When applied correctly, the philosophy hinges on a few fundamental beliefs:
Not All Exceptions Are Recoverable: Some issues, such as data corruption, unresolvable network errors, or internal logic inconsistencies, cannot be fixed by merely catching an exception. In such cases, the best course of action is to crash the faulty process and start afresh.
Crash to Protect Data Integrity: By letting the application crash, you’re allowing the system to restart in a known, stable state rather than operating in an unknown or corrupted state.
Self-Healing Architecture: For distributed systems, a crash doesn’t always mean a complete system shutdown. Instead, it could mean that a particular process or module is restarted independently, thus preserving the overall application’s integrity and uptime.
Benefits of Adopting the “Let It Crash” Philosophy
Embracing the “let it crash” philosophy offers several significant benefits, particularly for complex, distributed, or mission-critical applications.

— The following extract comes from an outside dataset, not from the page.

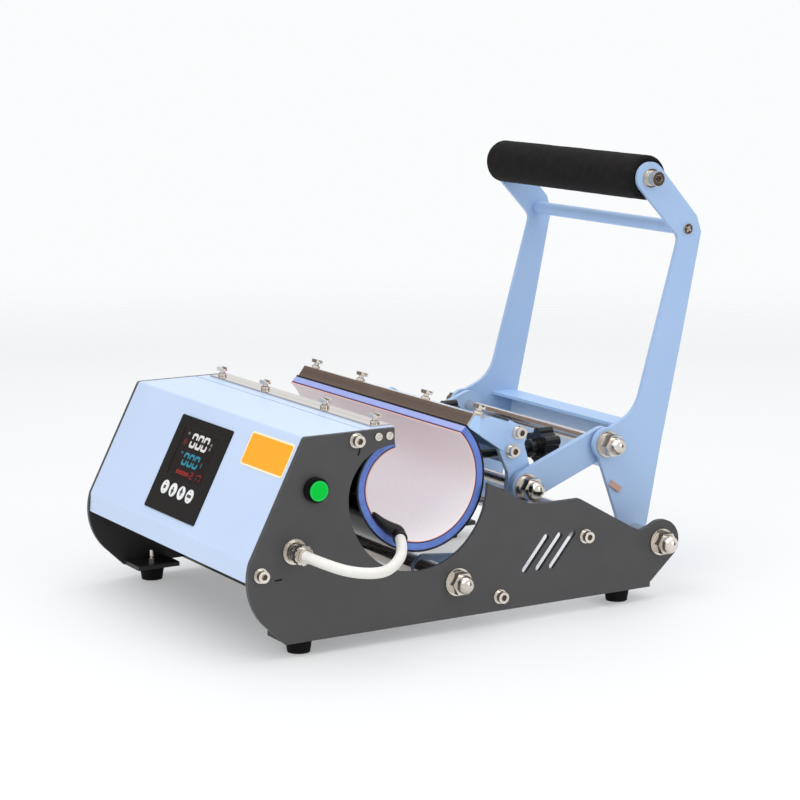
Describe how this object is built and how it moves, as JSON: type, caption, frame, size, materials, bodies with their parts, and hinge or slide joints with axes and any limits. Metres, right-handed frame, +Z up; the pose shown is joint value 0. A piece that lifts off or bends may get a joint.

1. Enhanced Reliability and Stability
Allowing certain parts of an application to crash can enhance the overall reliability of the system. If an application has error-prone areas or unpredictable behavior, catching every possible error can lead to complex, brittle code. By letting the application crash and restart, you maintain a cleaner, more reliable codebase, often with fewer lines of code dedicated solely to exception handling.
2. Simplicity in Code Maintenance
When developers focus on catching every single error, the result can be a complicated, hard-to-maintain codebase. Following the “let it crash” approach simplifies code maintenance, as developers no longer need to anticipate every possible failure scenario. Instead, they can rely on the system to manage certain failures by restarting problematic processes.
3. Improved System Resilience Through Isolation
A key aspect of the “let it crash” philosophy is isolating different components of the application. This allows one part to crash without affecting the entire system. If one process encounters a critical error, it can shut down without impacting other, healthy components. This modular approach to application structure, common in microservices and actor-based models, enhances resilience and fault tolerance.
4. Faster Recovery Times
In traditional error-handling scenarios, catching and attempting to resolve every exception can delay recovery. Allowing an application to crash and restart minimizes downtime, as it quickly returns to a known state rather than attempting a complex, time-consuming error recovery process.
When Should You Let an Application Crash?
While the “let it crash” philosophy has clear benefits, it doesn’t mean every error should be ignored. Knowing when to let an application crash is key to implementing this approach effectively. Here are a few scenarios where the “let it crash” philosophy is most beneficial:
Unrecoverable Errors: When an error compromises the application's ability to function properly, such as data corruption or fatal network failures, letting it crash and restart can be the most reliable solution.
Corrupted or Unstable States: If an application is in an unknown state and continuing might lead to unpredictable behavior, allowing a crash ensures that it restarts from a stable, initial state.
Distributed System Failures: In distributed applications, isolating faults and restarting individual components often ensures overall system health. Rather than catching every exception in every service, processes or microservices can restart independently, ensuring minimal disruption.
Concurrent and Parallel Processing: In applications with high levels of concurrency, it can be challenging to catch and handle every exception properly. In such cases, it’s often better to let a process crash, allowing other processes to continue unaffected.
Best Practices for Implementing the “Let It Crash” Philosophy
Successfully implementing the “let it crash” philosophy involves careful design and system architecture considerations. Here are some best practices to guide you:
1. Design for Process Isolation
Isolate different components of your application so that a crash in one component doesn’t impact others. Architecting an application with isolated processes or services allows individual parts to fail independently.
2. Use a Robust Supervisor Strategy
For applications that adopt the “let it crash” philosophy, a robust supervisory strategy is essential. Supervisors monitor the processes, restart failed components, and log critical errors, ensuring the system remains stable.
3. Implement Logging and Monitoring
While letting processes crash can improve reliability, it’s essential to have comprehensive logging and monitoring in place. This allows developers to investigate and address recurring issues rather than blindly allowing crashes without insight.
4. Embrace Fault-Tolerant Architecture
For distributed systems, adopting an architecture that supports self-healing is essential. Frameworks like Erlang OTP, Akka, and modern cloud-native architectures are built with fault tolerance in mind and support “let it crash” through process management and redundancy.
5. Automate Recovery
Automating recovery processes, such as restarting services or rolling back faulty deployments, can reinforce the “let it crash” philosophy, providing a seamless user experience even in failure scenarios.
Conclusion
The “let it crash” philosophy may sound radical, but it offers a refreshing perspective on managing exceptions in software development. By letting certain failures occur naturally, you allow the application to recover in a controlled manner, preventing the accumulation of brittle, complex error-handling code and promoting long-term stability. When applied correctly, this philosophy leads to a more reliable, resilient, and maintainable application architecture, especially for distributed or mission-critical systems.
Implementing the “let it crash” approach requires a shift in mindset, but it can ultimately strengthen your system’s overall resilience. By understanding when to allow crashes and structuring your application accordingly, you’ll gain a valuable tool for building scalable, fault-tolerant software that remains responsive and reliable, even in the face of inevitable failures.